Carrie messed it all up in the most frustrating of ways, and yet, that final frame showed us why it had to happen like it did. Killing Haqqani is not that simple — Dar Adal and the U.S. are somehow involved with him being alive. That’s a much darker and surely far less satisfying point for this season to conclude on, but it’s also a lot richer, and I applaud Homeland for going there instead of the resolution being yet another bomb.
Carrie’s part in all of this was completely against type, though, which was an interesting turn for her character. For once, she wasn’t the rogue running around pissing people off, she was in the Saul role. She was playing nice with Lockhart and Khan, and was doing everything she could to stop Quinn from killing himself on his mission to take out Haqqani. Even Carrie’s emotional wall was breached at the news of the death of her father, so much so that she actually asked to see Franny, and showed real love and compassion towards her. What. The. Fuck?!?
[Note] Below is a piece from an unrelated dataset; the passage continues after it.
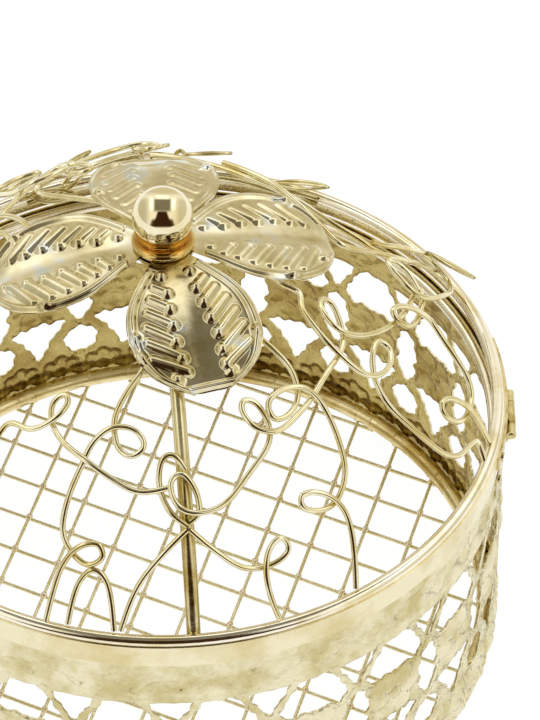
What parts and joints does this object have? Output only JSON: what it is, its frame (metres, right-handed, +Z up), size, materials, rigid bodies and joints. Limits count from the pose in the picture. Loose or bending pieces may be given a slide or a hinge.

But it felt right. Hasn’t Quinn played that same role for Carrie in the past? But it was also important that Carrie not just let Haqqani literally pass her by without her reacting somehow. Her trigger point was thinking of Aayan, but it could have any one of Haqqani’s many sins. In that moment, she was carried way — like Quinn, and like the others — to want to take him out, consequences be damned. But Khan, her valuable frenemy, stops her. One the one hand, he does so to save his own hide (even though he seems to want Haqqani gone), and on the other he does so to alert her to something far more disconcerting: Dar Adal, and the U.S.’s involvement. If Haqqani is killed, there are many more to take his place. But what of the machine that allows Haqqani and those like him to rise and prosper in the first place?
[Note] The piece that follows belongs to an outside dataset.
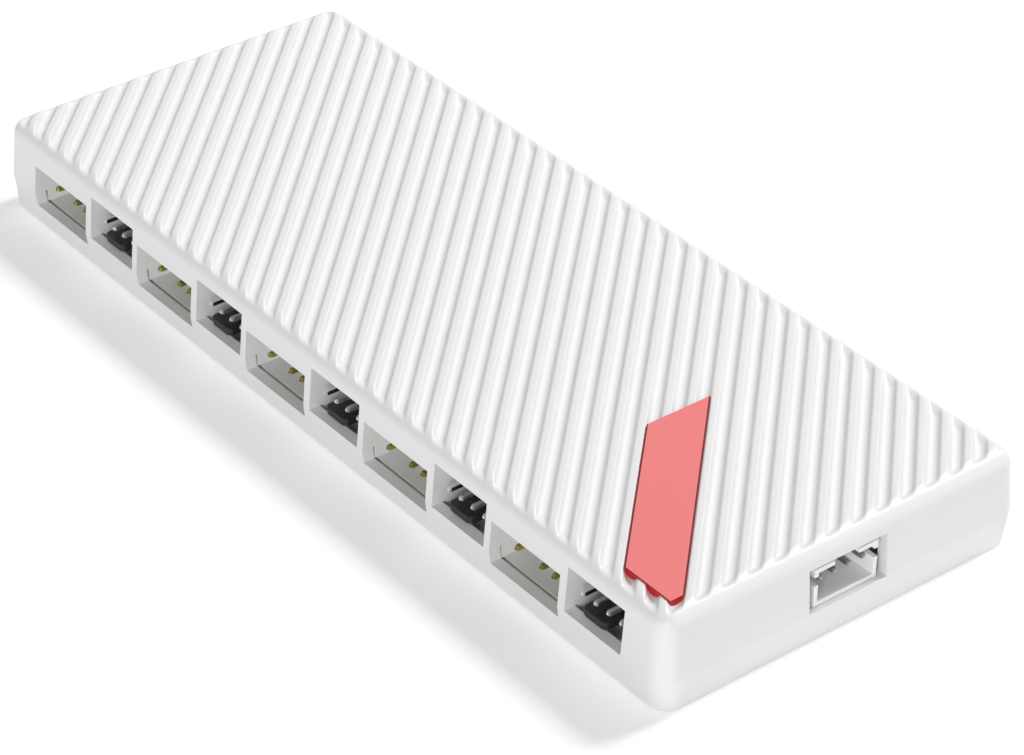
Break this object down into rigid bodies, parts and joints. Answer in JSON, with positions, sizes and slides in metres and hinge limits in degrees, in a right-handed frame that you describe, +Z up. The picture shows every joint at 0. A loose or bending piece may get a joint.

“Krieg Nicht Lieb” was tense, complicated, emotional, and a great balance of plot and character development. It also solidifies the fact that Homeland has succeeded in returning from the dead in a way no one could have expected. Next week’s finale should reveal what all of this has been building towards, and how those red herrings and false leads connect to the bigger picture. Homeland looks like it’s going to end on the same kind of dark, complicated note that its first series was built on: that there is not black and white, only shades of grey.
Episode Rating: A
Musings and Miscellanea:
— “Our people come before the mission” – Dar Adal in a previously on (to remind everyone he was still around).
— “All I want is to get [Quinn] home” – Carrie.
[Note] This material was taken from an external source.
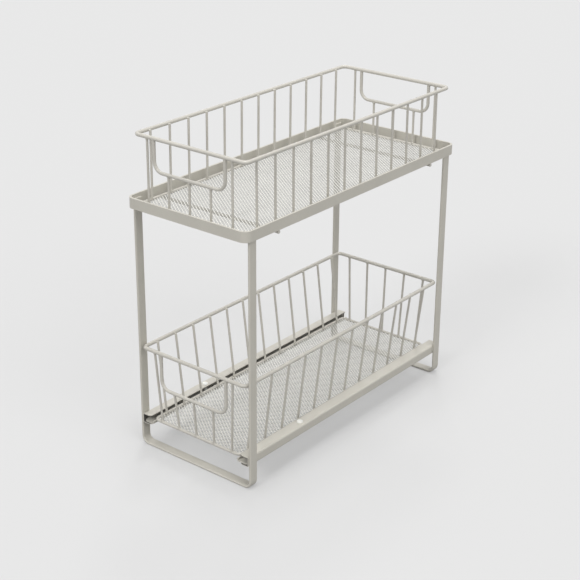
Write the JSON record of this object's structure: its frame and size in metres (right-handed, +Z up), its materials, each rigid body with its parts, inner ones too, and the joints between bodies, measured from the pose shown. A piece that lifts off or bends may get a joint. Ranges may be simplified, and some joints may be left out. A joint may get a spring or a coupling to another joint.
{
  "type": "under sink organizer",
  "caption": "Free-standing two-tier wire organizer: a lift-out upper basket in a tray band on bent flat-bar legs, over a wire basket that slides out on channel rails.",
  "frame": {"origin": "on the floor, under the middle of the tray band", "axes": "+Z up; the front, where the drawer pulls out, faces -Y; +X is the right-hand side seen from the front"},
  "size_m": [0.176, 0.4, 0.3895],
  "materials": {
    "bar_coat": "satin powder coat, warm light grey",
    "wire_coat": "satin powder coat on wire, warm light grey",
    "net_coat": "satin powder coat on a fine steel net",
    "nylon": "milky white nylon"
  },
  "bodies": {
    "frame": {"tray_band": "bar_coat", "front_leg_frame": "bar_coat", "rear_leg_frame": "bar_coat", "front_cross_wire": "wire_coat", "rear_cross_wire": "wire_coat", "left_rail": "bar_coat", "right_rail": "bar_coat", "left_stop_plug": "nylon", "right_stop_plug": "nylon"},
    "upper_basket": {"upper_rim": "wire_coat", "upper_base_wire": "wire_coat", "upper_net_floor": "net_coat", "upper_front_handle": "wire_coat", "upper_rear_handle": "wire_coat", "upper_left_uprights": "wire_coat", "upper_right_uprights": "wire_coat", "upper_front_uprights": "wire_coat", "upper_rear_uprights": "wire_coat"},
    "drawer": {"drawer_rim": "wire_coat", "drawer_base_wire": "wire_coat", "drawer_net_floor": "net_coat", "drawer_handle": "wire_coat", "drawer_left_uprights": "wire_coat", "drawer_right_uprights": "wire_coat", "drawer_front_uprights": "wire_coat", "drawer_rear_uprights": "wire_coat", "drawer_left_runner": "bar_coat", "drawer_right_runner": "bar_coat"}
  },
  "joints": [
    {"name": "drawer_slide", "type": "slide", "parent": "frame", "child": "drawer", "axis": [0, -1, 0], "range_m": [0, 0.276]},
    {"name": "upper_lift", "type": "slide", "parent": "frame", "child": "upper_basket", "axis": [0, 0, 1], "range_m": [0, 0.1]}
  ]
}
— Quinn has never looked hotter than when he was about to press that remote detonator, hah. His emotion after he held back because Carrie said she can’t lose him was intense.
— I liked the factoid that Quinn has pretended to retire a hundred times before. It made his quest for Haqqani less of a tragic suicide mission, and more of a “ok, relax. He’s got this.”
— Happy to see Aayan’s plot brought back in a meaningful way.
— TIL: C4 smells like almonds.
— As stealthy as Quinn is, he really didn’t think hard enough about leaving a water mark for Carrie to see. Also was surprised his German lady friend let Carrie in to the apartment, where she could have easily run around and found Quinn (which would have been such a Carrie thing to do).
— Carrie standing on the truck and telling Quinn not to press the button was reminiscent of several things from Homeland’s pass, including Brody and Saul.
— Seriously, Franny could not look any more like Brody, it’s kind of crazy.
— “She was a financial analysis, she dealt with spreadsheets, and you brought her here” – Max, making sure that though Fara is gone, she is not forgotten.
— Quinn’s plan to bait Haqqani by leaking the Aayan video was brilliant.
— “I don’t want to lose you. I can’t lose you Quinn” – Carrie. I’m not shipping any more than their friendship, but this was a lovely moment.